The largest portion of LAPSSET’s funding, $7.1 billion, would be used to improve existing railway lines and build new ones, including to the Ethiopian and South Sudanese capitals. Roads and rails also would be rehabilitated or improved to Uganda, and from there to South Sudan as well as to Kisangani in the mineral-rich eastern part of the Democratic Republic of the Congo. Another $1.4 billion would be set aside to improve existing highways and construct new ones, and $1.2 billion would be put toward the construction of international economic zones with resorts and an international airport in the Kenyan cities of Lokichoggio, Isiolo and Lamu.
Kenya Seeks To Solidify Position with Energy and Transport Project
The most important proposals in the project are the expansion of the Lamu port to 20 berths (estimated to cost $3.5 billion), the construction of a $4 billion oil pipeline from Lamu Port to South Sudanese oil fields, and the construction of a 120,000-barrel per day oil refinery projected to cost $2.5 billion in Lamu, all helping to create the first alternative export line for oil-rich South Sudan. The construction or improvement of additional support infrastructure would require an additional $2.5 billion.
Kenya cannot finance LAPSSET by itself, but there are several countries that have expressed interest in participating in the project, namely China, Japan, Germany and Qatar. Some type of multilateral financing component, probably facilitated by the World Bank, is also a possibility.

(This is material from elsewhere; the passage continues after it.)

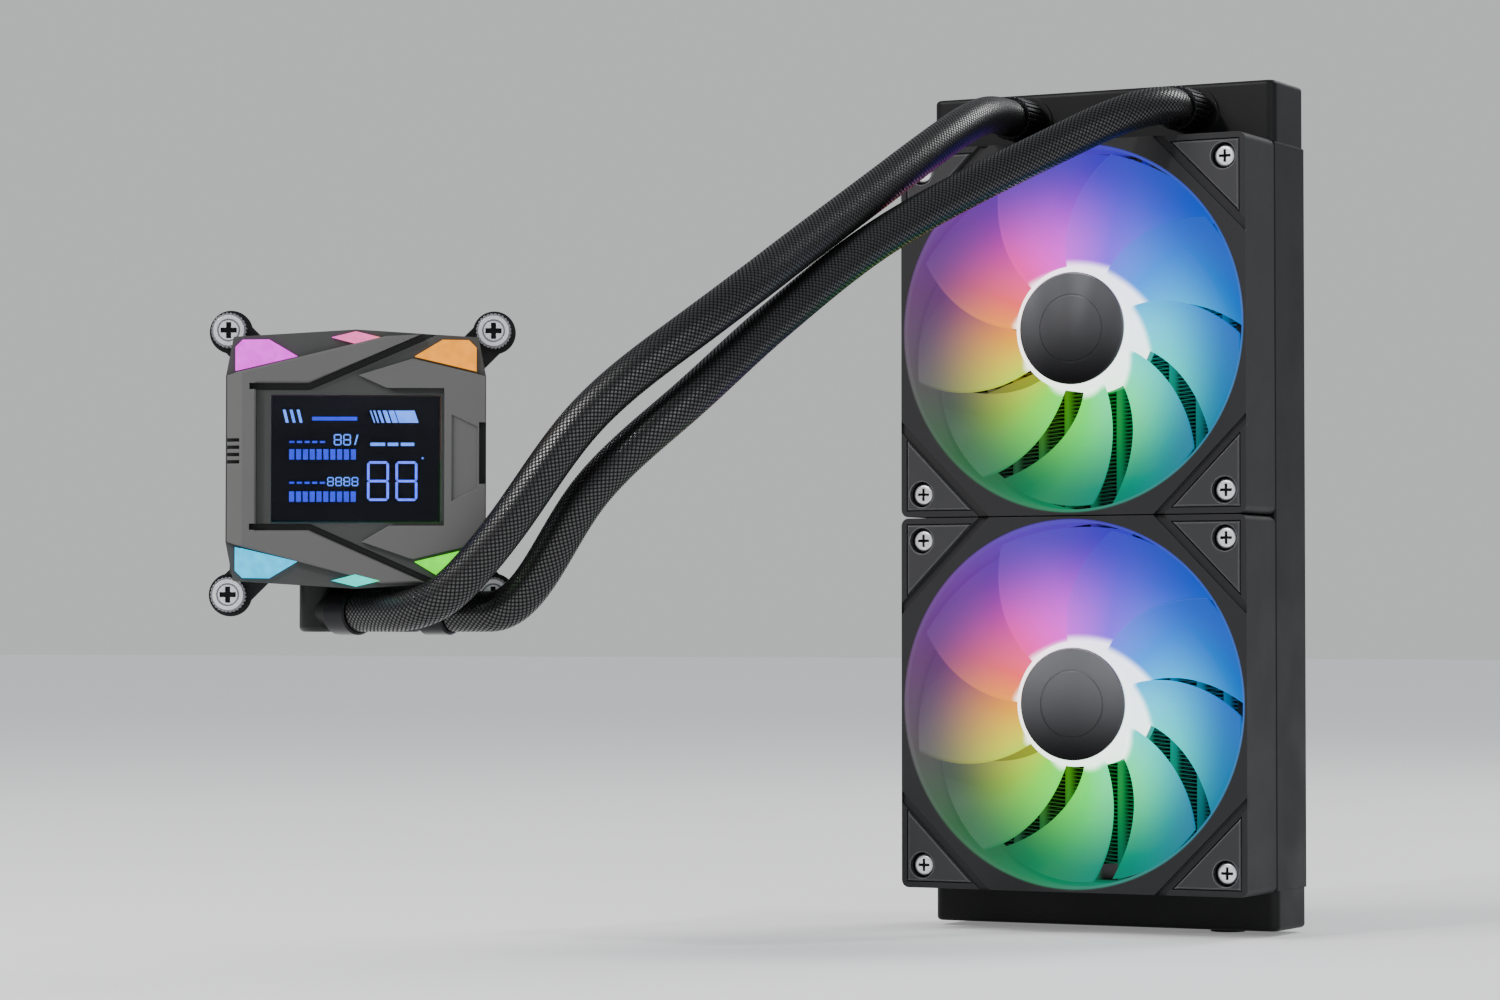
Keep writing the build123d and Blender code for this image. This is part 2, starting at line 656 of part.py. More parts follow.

China is particularly interested in using the project to tap into East African natural resources, such as South Sudanese oil, of which China already is the predominant consumer. Helping to fund LAPSSET also would reinforce Chinese influence over the region’s natural resources. China has developed a strategy of building ports in foreign countries in order to increase its regional influence, and if it financed Lamu, Beijing would hold a strong position in a key part of East Africa.

Obstacles


The Kenyan government hopes to have the project completed by 2030 as a way to cement the country’s position as the economic and trade hub for all of East Africa. Additionally, Kenyan President Mwai Kibaki wants to have financing and construction agreements signed, at least on the Lamu Port component, before the country’s next elections at the end of 2012. However, apart from making improvements to the existing road network between Nairobi and the northern border town of Moyale that links to Ethiopia, little of the overall project has yet received financing. In fact, the exact lines for the proposed pipeline and railway lines to South Sudan and Ethiopia have yet to be drawn out on a grid — current plans depict only a straight line from Lamu to Juba and then to the oil fields in South Sudan for the pipeline, and straight lines from the Kenyan junction town of Garissa to Addis Ababa and Juba for the railway lines.
In addition to questions about funding and executing the plan, tensions between Sudan and South Sudan could pose a challenge to LAPSSET. Before  South Sudan became independent last month, it accounted for the vast majority (nearly 490,000 barrels per day) of Sudan’s oil production. Having lost sovereignty over South Sudan’s oil, Khartoum compensated by enacting transit fees for the use of the oil pipeline that runs through Sudanese territory to Port Sudan as well as various taxes at the port.
The proposed pipeline under LAPSSET would serve as an alternate route for South Sudanese oil supplies to reach market. The South Sudanese know that without an alternative pipeline infrastructure, they are essentially dependent on cooperation with Khartoum to get their oil to market. However, since the pipeline is several years away at best, Khartoum has time to influence the project through negotiations with Juba. For example, Sudan could reduce the transit fees it charges Juba to use its oil pipeline, thereby making the $4 billion LAPSSET pipeline uneconomical — or at least less so.
The dependency is not one-sided, however. Prior to South Sudan’s independence, oil revenues formed about half of Khartoum’s budget. Sudan is still hoping to compensate for its loss of the South’s oil through transit fees and other taxes. One other element to the Khartoum-Juba negotiations is that China, as a majority stakeholder in all producing oil blocks within South Sudan through Sudanese state-run oil company Sudapet and as a potential investor in the Lamu infrastructure, holds a unique position in being able to manipulate both sides to its advantage.
Under a best-case scenario, completion of LAPSSET is several years away. Many details of the proposals have yet to be worked out, financing and contracting is absent, and construction of the larger elements, such as the oil pipeline, would take quite some time. In the case of the South Sudanese oil pipeline, the South Sudanese are still considering what proposed pipeline route best suits their interests. Officials in Juba recently have even talked about Djibouti and Mombasa as alternative pipeline routes. But if the project overcomes these obstacles and is completed, it would ensure Kenya’s position as an economic and trade hub for East Africa.